The Last September: A Novel

“No,” I said. “I want them here first.” Maxine dialed obediently, awkwardly, as Sarah struggled in her grip, reaching her arms out to me.

“I’m sorry,” I said. “I’m sorry, my sweet. But Mommy has to take a shower.”

Maxine jutted her chin toward her bathroom. “There’s an emergency,” I heard her say as I turned on the hot water to full blast. I wondered how they would hear her over Sarah’s crying. In the next room, I could only just make out her explanation as tears started to grip her voice: “I’m not sure. But it’s bad. It’s very bad. My friend is covered in blood.”

She hung up and came into the bathroom as I rasped a loofah over my bloodstained knees and feet. The stream of hot water scalded my back. Charlie’s blood poured off me, eddying in spirals before fading and disappearing into the drain. I dropped the sponge and pulled the shower curtain aside.

“Lock the door,” I told her, and she pressed in the doorknob’s button—a flimsy apparatus designed for avoiding embarrassing intrusions, not keeping out murderers. I turned off the water and wrapped a towel around myself. Finally, I took my sobbing daughter from Maxine and sat down against the wall. The Spanish tile felt cool and soothing on my parboiled back. Sarah’s cries subsided into wounded hiccups. Finally in my arms, exhaustion took over. Her tired little eyelids blinked as warm water dripped off my shoulders and onto her face.

“Did you call them?” I asked Maxine, though I knew she had.

“They’re on their way.” She sat down next to me, and I saw tears standing in her eyes.

“Brett,” she said. “Please tell me what happened.”

“I can’t.”

Maxine nodded and placed one hand on my knee. We listened for a while to Sarah’s snuffling breaths, waiting for the police to arrive. Years ago, Charlie and I met with a family therapist for help in navigating his brother. At the time, Eli had been in one of his worst states—manic and unreachable. I asked the therapist what we should do if he seemed dangerous. “Just dial 911,” she had said, with a blithe wave of her hand. “They’ll be there before anything can happen.” Sitting in Maxine’s bathroom, I could feel the minutes tick away, and I wondered how many times someone could have killed Charlie—could have killed any of us—in the time it took for the police to appear.

“Will they ring the bell, do you think?” I asked, after a few minutes.

“I guess so.” The words were barely out of her mouth when the doorbell rang.

“God,” I said. “How do we know it’s them?”

“I’ll go to the front window and look down,” she said. She stood up and unlocked the bathroom door, then turned back toward me, obviously afraid to go alone.

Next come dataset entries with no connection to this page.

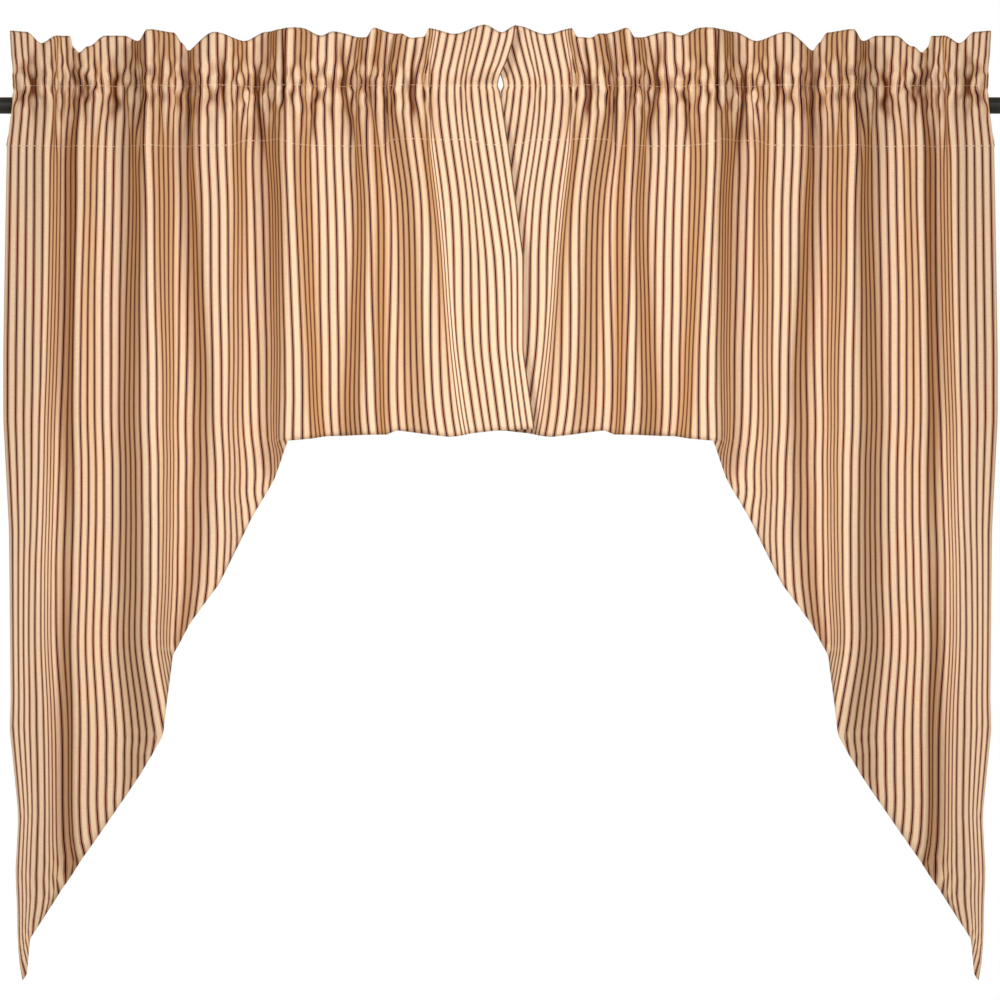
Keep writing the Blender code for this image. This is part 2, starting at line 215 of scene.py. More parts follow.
# Only the left panel's front layer laps over the middle along the pocket. The others end here.
POCKET_END = table(
    EdgePoint,
    (75, 20), (14, 2), (10, -0.6), (-41, -0.6), (-47, 12), (-60, 60),
)

DIAGONAL_EDGE = table(
    EdgePoint,
    (-323.6, -204), (-358.5, -217), (-399, -240.5), (-461.5, -270.5), (-499, -298.5), (-530, -316),
    (-606, -323.5), (-644, -346), (-753, -421), (-803, -453), (-842.5, -456),
)

HEADER_TOP = table(
    CrestPoint,
    (-472, 71), (-456, 70), (-442, 59), (-426, 67), (-415, 67), (-412, 55), (-406, 50), (-397, 56),
    (-381, 67), (-363, 67), (-348, 61), (-338, 71), (-315, 70), (-307, 60), (-302, 53), (-275, 69),
    (-248, 62), (-226, 71), (-191, 73), (-173, 67), (-162, 71), (-129, 64), (-123, 73), (-97, 68),
    (-86, 63), (-74, 64), (-70, 73), (-45, 68), (-18, 76), (0, 69), (14, 76),
)

LOWER_STITCH = table(
    CrestPoint,
    (-475, -40), (-300, -40), (-262, -40), (-246, -34), (-212, -34), (-198, -39), (-115, -40),
    (-104, -34), (-30, -34), (-14, -39), (10, -40),
)

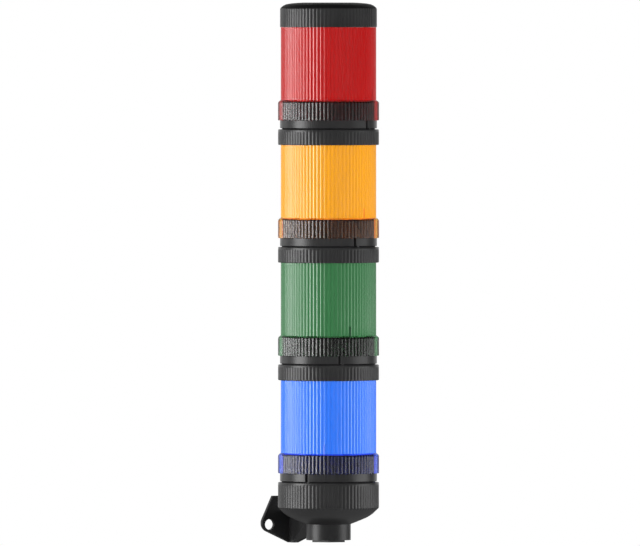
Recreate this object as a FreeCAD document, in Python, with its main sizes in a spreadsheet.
import FreeCAD, Part
import math
import os

import Sketcher

# A wall-mounted signal tower: a bracket carries a round base, and four light modules and a cap
# are stacked on it, each locked to the one below by a bayonet that turns about the tower's axis.
#
# Frame: millimetres, +Z up. The wall is the plane Y = 0 and the tower stands in front of it, on
# the -Y side. The origin lies on the wall, midway between the bracket's two screw holes.

SIZES = [
    # flutes, shared by everything that is gripped or lit
    ("flute_count", 46, "vertical flutes round the tower"),
    ("flute_depth", 0.5, "depth of a flute on a lens"),
    ("seat_gap", 0.7, "gap that shows between a neck and the ring below"),
    ("cap_gap", 0.3, "gap between the cap and the top lens"),
    ("seal_gap", 0.1, "gap left under the seal, so that a module can turn"),
    ("seal_radius", 32.4, "moulded seal under a neck or the cap"),
    # light module
    ("neck_radius", 33.6, "smooth black neck of a module"),
    ("neck_height", 5.5, "height of the neck"),
    ("cup_radius", 32.2, "faceted cup that stands inside the lens skirt"),
    ("cup_height", 12.8, "height of the cup above the neck"),
    ("cup_gap", 0.2, "gap above the cup, inside the lens"),
    ("inner_facets", 24, "facets round the cup, inside a lens and round the stub"),
    ("skirt_radius", 35.0, "ridges of the flared lens skirt"),
    ("skirt_wall", 2.1, "thickness of the skirt at its rim"),
    ("skirt_height", 11.9, "straight part of the skirt"),
    ("shoulder_height", 2.2, "slope from the skirt to the lens wall"),
    ("lens_radius", 33.1, "ridges of the lens wall"),
    ("lens_wall", 1.7, "thickness of the lens wall"),
    ("lens_height", 50.4, "straight part of the lens wall"),
    ("rib_width", 0.9, "alignment rib at the foot of the lens wall"),
    ("rib_height", 6.5, "length of the alignment rib"),
    ("rib_proud", 0.3, "how far the alignment rib stands out of the flutes"),
    ("ring_radius", 35.0, "ridges of a coupling ring"),
    ("ring_height", 10.8, "height of a coupling ring"),
    ("band_height", 1.3, "smooth band above a ring's flutes"),
    ("mark_width", 1.6, "alignment groove in the neck"),
    ("mark_depth", 0.8, "depth of the alignment groove"),
    ("tab_width", 1.5, "alignment tab on the coupling ring"),
    ("tab_height", 1.2, "how far the tab rises above the ring"),
    ("tab_wall", 0.8, "thickness of the tab"),
    ("tab_turn", 3.4, "angle from the groove to the tab"),
    # bayonet
    ("hook_count", 3, "hooks of a bayonet"),
    ("hook_angle", 14, "angle that a hook covers"),
    ("hook_radius", 27.0, "inside of a hook's stem"),
    ("stem_wall", 2.0, "thickness of a hook's stem"),
    ("toe_reach", 1.6, "how far a hook's toe stands out of its stem"),
    ("toe_height", 2.5, "height of the toe"),
    ("lip_height", 3.7, "thickness of the lip that holds a toe down"),
    ("twist_travel", 20, "angle from locked to released"),
    ("stop_angle", 0.5, "angle left between a hook and its stop"),
    ("hook_gap", 0.3, "gap round a hook"),
    # cap
    ("cap_radius", 33.6, "ridges of the cap's grip"),
    ("cap_grip_height", 12.6, "straight part of the cap"),
    ("cap_edge_radius", 32.8, "radius just above the grip"),
    ("cap_edge_height", 0.9, "rise of the edge above the grip"),
    ("cap_shoulder_radius", 29.8, "radius where the cap turns over"),
    ("cap_shoulder_height", 3.0, "rise of the cap's shoulder"),
    ("cap_crown_radius", 17.0, "radius of the flat top"),
    ("cap_height", 4.2, "rise of the whole dome"),
    # base
    ("base_radius", 35.0, "ridges of the base's rim"),
    ("rim_height", 7.5, "height of the base's fluted rim"),
    ("bowl_radius", 33.8, "top of the bowl, under the rim"),
    ("bowl_edge", 0.8, "height of the rounded edge between bowl and rim"),
    ("bowl_height", 10.8, "height of the bowl"),
    ("bowl_upper_radius", 29.0, "upper bend of the bowl"),
    ("bowl_upper_height", 6.3, "height of the upper bend"),
    ("bowl_lower_radius", 22.6, "lower bend of the bowl"),
    ("bowl_lower_height", 3.1, "height of the lower bend"),
    ("stub_radius", 10.5, "threaded stub under the base"),
    ("cable_radius", 8.0, "cable bore through the stub"),
    ("chamber_length", 42.0, "wiring chamber in the base, along X"),
    ("chamber_width", 30.0, "wiring chamber, along Y"),
    ("chamber_depth", 13.0, "wiring chamber, down from the rim"),
    # lock nut
    ("nut_radius", 13.0, "hexagonal lock nut, across its corners, halved"),
    ("nut_height", 4.4, "height of the lock nut"),
    ("nut_sunk", 3.0, "part of the nut inside the collar"),
    ("thread_gap", 0.1, "gap between stub and nut or collar"),
    # wall bracket
    ("reach", 54.0, "wall to tower axis"),
    ("plate_thickness", 2.5, "wall plate"),
    ("plate_top", 19.9, "top edge above the screw holes"),
    ("plate_top_half", 14.8, "half width of the top edge"),
    ("plate_corner_drop", 2.1, "wide corner below the screw holes"),
    ("plate_corner_half", 25.6, "half width at the wide corner"),
    ("plate_bottom", 12.7, "lowest edge below the screw holes"),
    ("plate_bottom_half", 1.6, "half width of the lowest edge"),
    ("plate_round", 6.2, "rounding of the wide corners"),
    ("screw_spacing", 35.0, "distance between the screw holes"),
    ("screw_hole_radius", 3.7, "radius of a screw hole"),
    ("collar_radius", 15.45, "outside of the collar"),
    ("collar_height", 11.0, "height of the collar"),
    ("collar_bottom", 9.6, "lower end of the collar below the screw holes"),
    ("arm_thickness", 4.0, "web between plate and collar"),
    ("arm_rise", 11.0, "top of the web at the plate, above the screw holes"),
    ("arm_foot", 8.4, "distance from the wall where the web's lower edge starts to rise"),
    ("arm_step", 14.4, "distance from the wall where the web's lower edge bends"),
    ("arm_bend", 9.5, "depth of the web's lower edge at its bend, below the screw holes"),
    ("arm_end", 2.4, "depth of the arm's lower edge inside the collar"),
    ("flare_half", 9.6, "half width of the arm where it meets the collar"),
    ("flare_root", 48.0, "distance from the wall where the arm ends inside the collar"),
    ("flare_root_half", 8.0, "half width of the arm inside the collar"),
    # inner pieces
    ("board_width", 24.0, "circuit board across"),
    ("board_thickness", 1.6, "circuit board"),
    ("board_height", 40.0, "circuit board"),
    ("lamp_size", 3.5, "one light-emitting package, square"),
    ("lamp_thickness", 1.6, "thickness of the package"),
    ("lamp_rows", 5, "packages one above another on each face"),
    ("lamp_pitch", 7.6, "distance between packages"),
    ("contact_count", 6, "contacts of a joint"),
    ("contact_radius", 9.0, "circle that the contacts lie on"),
    ("contact_width", 1.2, "one contact, along the circle"),
    ("contact_length", 3.0, "one contact, along the radius"),
    ("pad_width", 5.5, "contact pad, along the circle"),
    ("pad_thickness", 0.5, "contact pad"),
    ("recess_radius", 15.0, "contact recess in a coupling ring"),
    ("recess_depth", 3.0, "depth of the contact recess"),
    ("strip_width", 3.0, "power strip beside the circuit board"),
    ("strip_thickness", 0.8, "power strip"),
    ("strip_radius", 16.0, "distance of the power strips from the axis"),
    ("terminal_count", 5, "ways of the terminal block"),
    ("terminal_pitch", 7.0, "distance between terminals"),
    ("terminal_width", 11.0, "terminal block, across its ways"),
    ("terminal_height", 7.5, "terminal block"),
    ("terminal_screw_radius", 1.5, "terminal screw's head"),
    ("terminal_screw_height", 1.4, "terminal screw's head"),
    ("wire_hole_size", 3.0, "square wire hole of a terminal"),
    # how each joint of the stack is turned, seen from above
    ("blue_turn", -147, "bayonet of the blue module"),
    ("green_turn", -107, "bayonet of the green module"),
    ("amber_turn", -87, "bayonet of the amber module"),
    ("red_turn", -68, "bayonet of the red module"),
    ("cap_turn", -50, "bayonet of the cap"),
    ("blue_lens_turn", -125, "alignment rib of the blue lens"),
    ("green_lens_turn", -93, "alignment rib of the green lens"),
    ("amber_lens_turn", -72, "alignment rib of the amber lens"),
    ("red_lens_turn", -54, "alignment rib of the red lens"),
]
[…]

“We’ll come with you,” I said. Maxine handed me the plaid flannel robe from a hook on the door. I tied it around Sarah and me. From the upstairs hall window, we looked down at her front door. A police cruiser parked in the driveway, its lights blinking.

“What can I do for you?” Maxine whispered as we turned to go downstairs.

Nothing, of course. But instead of brushing the request aside, I did the oddest thing. I lifted my free hand and touched Maxine’s cheek. As my palm pressed against her skin, I noticed a small, rust-colored smear staining the back of my wrist.

I said, “Tell Charlie I love him.”

Relief fell across her face like color returning after a shock. “I will,” she promised. “Of course I will.”

Underneath Maxine’s robe, Sarah’s head rested—almost asleep—on my shoulder. I closed my eyes, existing for a moment in the warm breath against my neck. And then I pictured Maxine: standing on our deck, her hair tousling in the autumn breeze. Charlie perched on his rickety ladder, the unblemished hammer in his hands.

“Brett loves you,” Maxine would say.